The first stage of the Saturn V rocket, S-IC-D, set out on the maiden voyage of NASA barge Poseidon to Marshall Space Flight Center on October 6, 1965, and arrived on October 13. While the first stage was on its way, dynamic testing for the Saturn V program using the test rocket SA-500D began on October 8. The first stage was lifted into place in the dynamic test stand January 13, 1966.
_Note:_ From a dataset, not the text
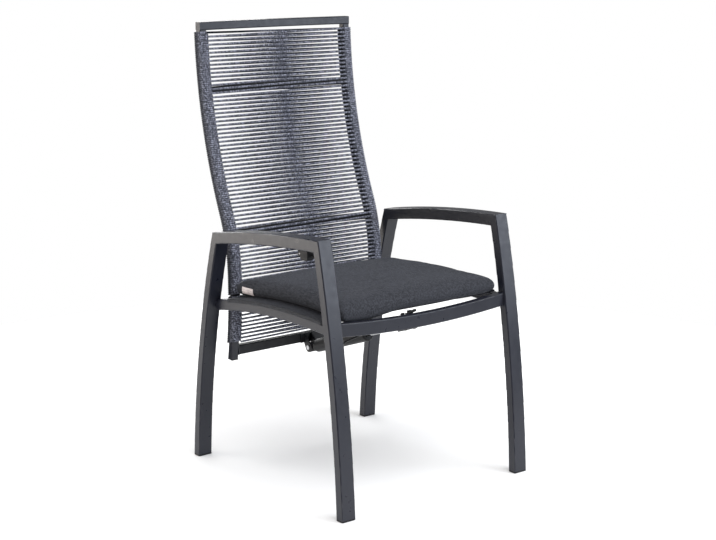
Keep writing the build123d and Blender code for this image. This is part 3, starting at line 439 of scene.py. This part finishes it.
def woven(name, colour, thread, roughness=0.9, contrast=0.42):
    """Woven cloth: threads that cross over and under, flecked with lighter and darker yarn."""
    material, tree, shader = start_material(name, Roughness=roughness, Specular_IOR_Level=0.2,
                                            Sheen_Weight=0.1, Sheen_Roughness=0.45,
                                            Sheen_Tint=(0.6, 0.64, 0.75, 1.0))
    place = object_place(tree)
    parts = add_node(tree, "ShaderNodeSeparateXYZ", {0: place})
    turn = 2 * math.pi / thread
    lower = calculate(tree, "ADD", parts.outputs[1], parts.outputs[2])
    warp = calculate(tree, "SINE", calculate(tree, "MULTIPLY", parts.outputs[0], turn))
    weft = calculate(tree, "SINE", calculate(tree, "MULTIPLY", lower, turn))
    weave = calculate(tree, "MULTIPLY", warp, weft)
    along = speckle(tree, place, 420, 2, (1.0, 0.4, 0.4))
    across = speckle(tree, place, 420, 2, (0.4, 1.0, 1.0))
    fleck = calculate(tree, "MULTIPLY", calculate(tree, "ADD", along, across), 0.5)
    slubs = speckle(tree, place, 330, 2, (1.0, 0.25, 0.8))
    flecked = calculate(tree, "MULTIPLY", calculate(tree, "ADD", fleck, slubs), 0.5)
    tone = spread(tree, flecked, 0.43, 0.57)
    base = blend_colours(tree, tone, shade(colour, 1 - contrast), shade(colour, 1 + contrast))
    pressed = spread(tree, speckle(tree, place, 14, 3), 0.35, 0.65)
    worn = blend_colours(tree, calculate(tree, "MULTIPLY", pressed, 0.35), base, shade(colour, 1.2))
    feed(tree, shader, Base_Color=worn)
    height = calculate(tree, "ADD", calculate(tree, "MULTIPLY", weave, 0.6), fleck)
    raise_surface(tree, shader, height, 0.25 * MM, 0.6)
    return material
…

The second stage of the SA-500D had a complex history. Originally, NASA wanted to use the S-II-D stage for its dynamic testing. However, in the spring of 1965, NASA canceled the production of the S-II-D stage and instead opted to use the S-II-S stage for its dynamic tests. The S-II-S stage, which North American Aviation's Space and Information Systems Division at Seal Beach had completed by January 31, 1965, was re-designated as S-II-S/D to be used for dynamic testing. The S-II-S/D would rupture and be destroyed during a test on September 29, 1965 at Seal Beach. It was discovered that the test was exercising a considerable margin above the structural limits required for flight, approximately 144 percent of its designed load limit. Because of this, NASA was forced to substitute the S-II-T stage for testing. In early 1966, the S-II-T was re-designated S-II-T/D, so it could be used for dynamic testing as well as engine firing. On May 28, 1966, S-II-T/D was undergoing a pressure test to find a hydrogen leak, but the hydrogen pressure sensors and switches had been disconnected unbeknownst to the second-shift crew. As a result, the crew, believing that a valve was leaking liquid hydrogen, began closing valves. This caused the liquid hydrogen tank to over pressurize and explode, injuring five men and hospitalizing two others.
After the S-II-T/D was destroyed, the S-II-F stage was assigned to dynamic test duties. The S-II-F stage was at the Kennedy Space Center being used as a non-flight version of the stage. Being shipped from Seal Beach, California, to Kennedy Space Center where it arrived March 4. The S-II-F, now designated S-II-F/D, arrived at the MSFC on November 10, 1966.